## DATA BLOCK
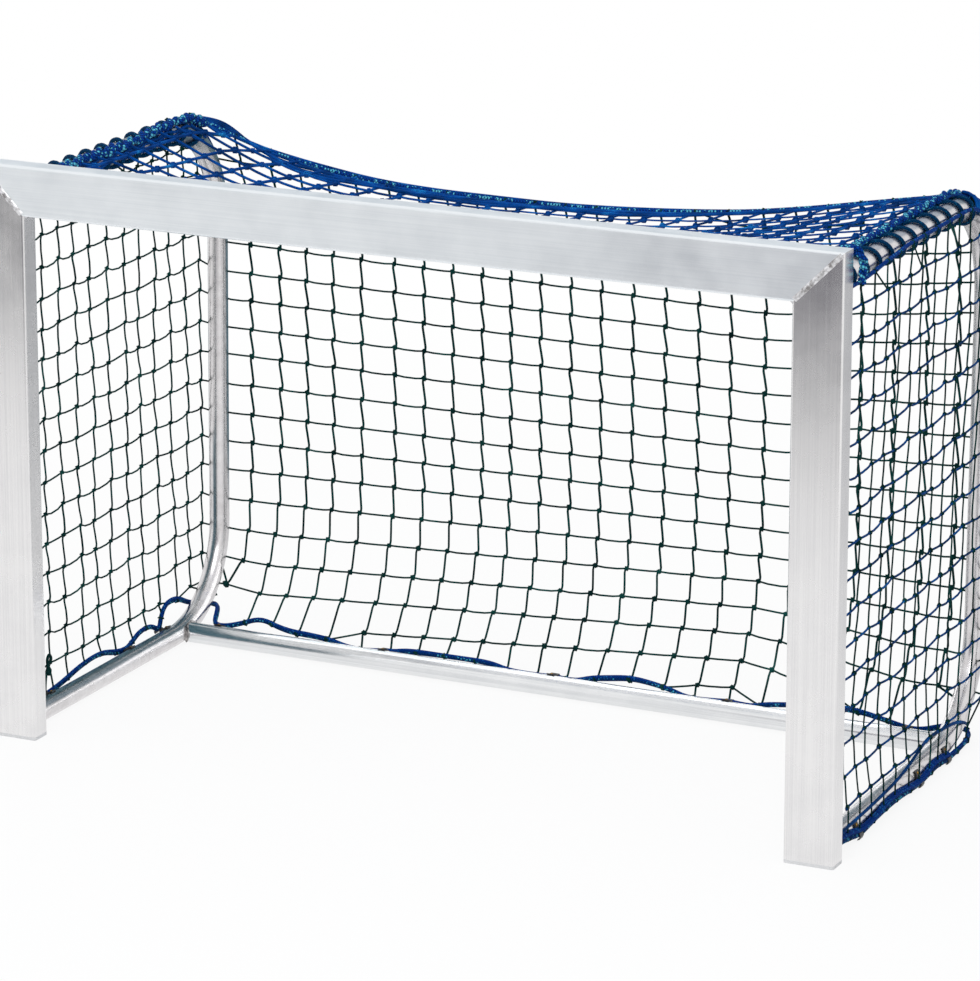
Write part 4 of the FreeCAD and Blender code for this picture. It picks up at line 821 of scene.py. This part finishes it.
@dataclass
class Net:
    """The knotted net: one bag of square meshes, tied in four panels.

    The twines are the radii of a panel's upright and level strands. Columns are depths on the sides and x on
    the back, and left_rows and right_rows are heights on the back at the two places of rows_at.
    """

    ropes: Ropes
    back_twines: Pair = (1.85, 1.5)
    left_twines: Pair = (1.55, 1.4)
    right_twines: Pair = (1.3, 1.65)
    top_twines: Pair = (1.7, 1.45)
    side_reach: float = 664.2
    side_pitch: float = 47.7
    fifth_row: float = 640
    clearance: float = 13
    drawn_back: float = 42
    back_corners: tuple[Point, Point] = ((-628, 648, 62), (640, 634, 40))
    side_corners: tuple[Point, Point] = ((-638, 627, 50), (649, 606, 17))
    rows_at: Pair = (-589, 285)
    low_selvedge: tuple[Point, ...] = (
        (665, 50, 36), (666, 71, 37), (667, 187, 41), (666, 286, 46), (663, 366, 60), (662, 402, 67), (663, 450, 64),
        (664, 512, 58), (660, 560, 44), (652, 600, 26))
    low_tangle: tuple[Point, ...] = (
        (-664, 138, 28), (-665, 141, 48), (-666, 152, 63), (-667, 165, 72), (-666, 156, 82), (-663, 144, 77),
        (-664, 148, 62), (-666, 160, 56), (-664, 152, 48), (-662, 143, 58), (-663, 147, 73))
    seed: int = 7
    back_columns: tuple[float, ...] = (
        -644, -592, -540, -493, -446, -396, -338, -287, -237, -186, -137, -86, -35, 16, 69, 123, 178, 231, 287,
        339, 390, 442, 494, 546, 597, 644)
    left_columns: tuple[float, ...] = (59, 107, 155, 203, 253, 299, 349, 402, 446, 495, 544, 593, 639)
    right_columns: tuple[float, ...] = (50, 97, 145, 191, 237, 287, 333, 383, 431, 476, 524, 572, 625)
    left_rows: tuple[float, ...] = (803, 757, 711, 665, 618, 571, 527, 480, 436, 388, 340, 294, 248, 200, 153, 108, 69,
                                    30, -6)
    right_rows: tuple[float, ...] = (781, 735, 690, 645, 601, 560, 517, 475, 431, 388, 344, 303, 263, 222, 183, 145,
                                     109, 74, 42)
    profile: tuple[Pair, ...] = (
        (30, 552), (64, 592), (100, 624), (142, 648), (184, 664), (240, 673), (300, 677), (430, 678), (900, 678))
    rng: random.Random = field(init=False)

    def __post_init__(self) -> None:
        """Starts the fixed run of chance values."""
        self.rng = random.Random(self.seed)

    def back_row(self, k: int, x: float) -> float:
        """Height of row k of the back net at x: the rows were measured at two spots, and meet the right side's."""
        left, right = self.left_rows[k], self.right_rows[k]
        start, stop = self.rows_at
        edge, bend = self.back_columns[-1], 300
        level = left + (right - left) * (x - start) / (stop - start)
        corner = left + (right - left) * (edge - start) / (stop - start)
        return level + (self.side_row(k) - corner) * max(0.0, min(1.0, (x - bend) / (edge - bend)))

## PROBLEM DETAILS
Copy down the whole of the data above, matching it exactly.

## TASK SOLUTION
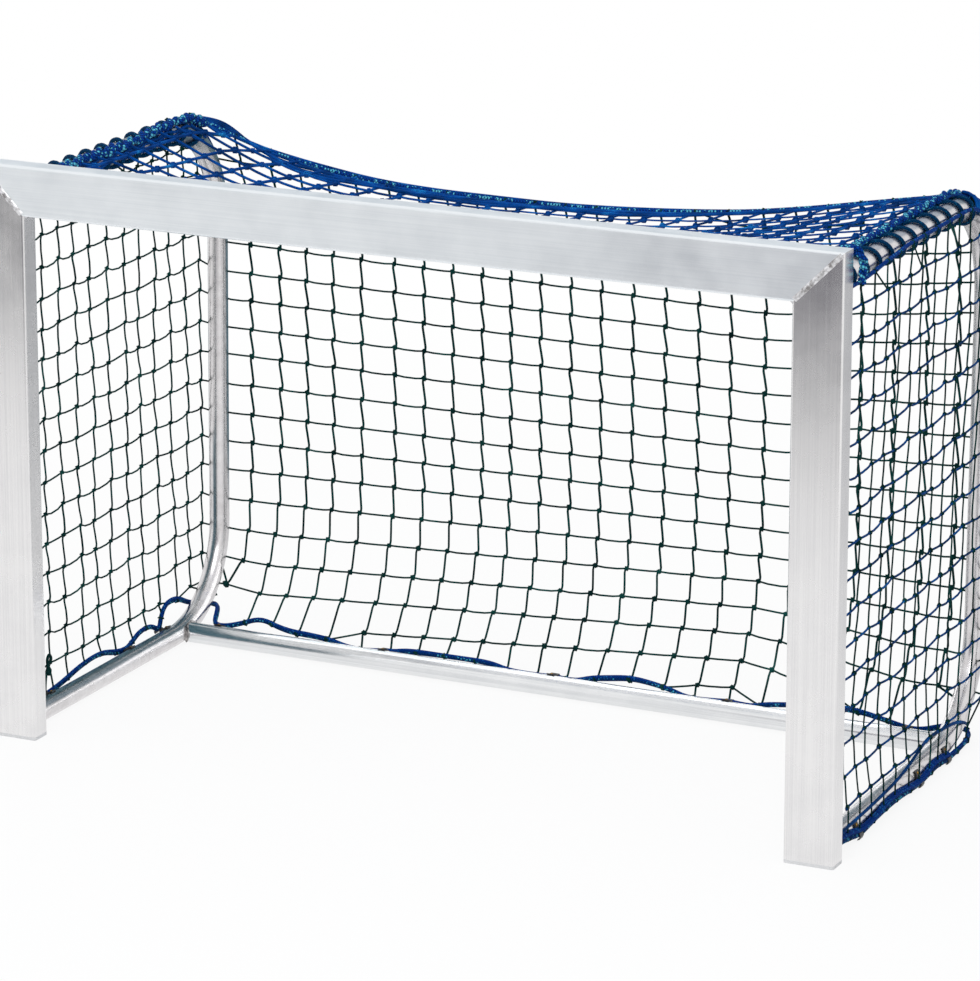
Write part 4 of the FreeCAD and Blender code for this picture. It picks up at line 821 of scene.py. This part finishes it.
@dataclass
class Net:
    """The knotted net: one bag of square meshes, tied in four panels.

    The twines are the radii of a panel's upright and level strands. Columns are depths on the sides and x on
    the back, and left_rows and right_rows are heights on the back at the two places of rows_at.
    """

    ropes: Ropes
    back_twines: Pair = (1.85, 1.5)
    left_twines: Pair = (1.55, 1.4)
    right_twines: Pair = (1.3, 1.65)
    top_twines: Pair = (1.7, 1.45)
    side_reach: float = 664.2
    side_pitch: float = 47.7
    fifth_row: float = 640
    clearance: float = 13
    drawn_back: float = 42
    back_corners: tuple[Point, Point] = ((-628, 648, 62), (640, 634, 40))
    side_corners: tuple[Point, Point] = ((-638, 627, 50), (649, 606, 17))
    rows_at: Pair = (-589, 285)
    low_selvedge: tuple[Point, ...] = (
        (665, 50, 36), (666, 71, 37), (667, 187, 41), (666, 286, 46), (663, 366, 60), (662, 402, 67), (663, 450, 64),
        (664, 512, 58), (660, 560, 44), (652, 600, 26))
    low_tangle: tuple[Point, ...] = (
        (-664, 138, 28), (-665, 141, 48), (-666, 152, 63), (-667, 165, 72), (-666, 156, 82), (-663, 144, 77),
        (-664, 148, 62), (-666, 160, 56), (-664, 152, 48), (-662, 143, 58), (-663, 147, 73))
    seed: int = 7
    back_columns: tuple[float, ...] = (
        -644, -592, -540, -493, -446, -396, -338, -287, -237, -186, -137, -86, -35, 16, 69, 123, 178, 231, 287,
        339, 390, 442, 494, 546, 597, 644)
    left_columns: tuple[float, ...] = (59, 107, 155, 203, 253, 299, 349, 402, 446, 495, 544, 593, 639)
    right_columns: tuple[float, ...] = (50, 97, 145, 191, 237, 287, 333, 383, 431, 476, 524, 572, 625)
    left_rows: tuple[float, ...] = (803, 757, 711, 665, 618, 571, 527, 480, 436, 388, 340, 294, 248, 200, 153, 108, 69,
                                    30, -6)
    right_rows: tuple[float, ...] = (781, 735, 690, 645, 601, 560, 517, 475, 431, 388, 344, 303, 263, 222, 183, 145,
                                     109, 74, 42)
    profile: tuple[Pair, ...] = (
        (30, 552), (64, 592), (100, 624), (142, 648), (184, 664), (240, 673), (300, 677), (430, 678), (900, 678))
    rng: random.Random = field(init=False)

    def __post_init__(self) -> None:
        """Starts the fixed run of chance values."""
        self.rng = random.Random(self.seed)

    def back_row(self, k: int, x: float) -> float:
        """Height of row k of the back net at x: the rows were measured at two spots, and meet the right side's."""
        left, right = self.left_rows[k], self.right_rows[k]
        start, stop = self.rows_at
        edge, bend = self.back_columns[-1], 300
        level = left + (right - left) * (x - start) / (stop - start)
        corner = left + (right - left) * (edge - start) / (stop - start)
        return level + (self.side_row(k) - corner) * max(0.0, min(1.0, (x - bend) / (edge - bend)))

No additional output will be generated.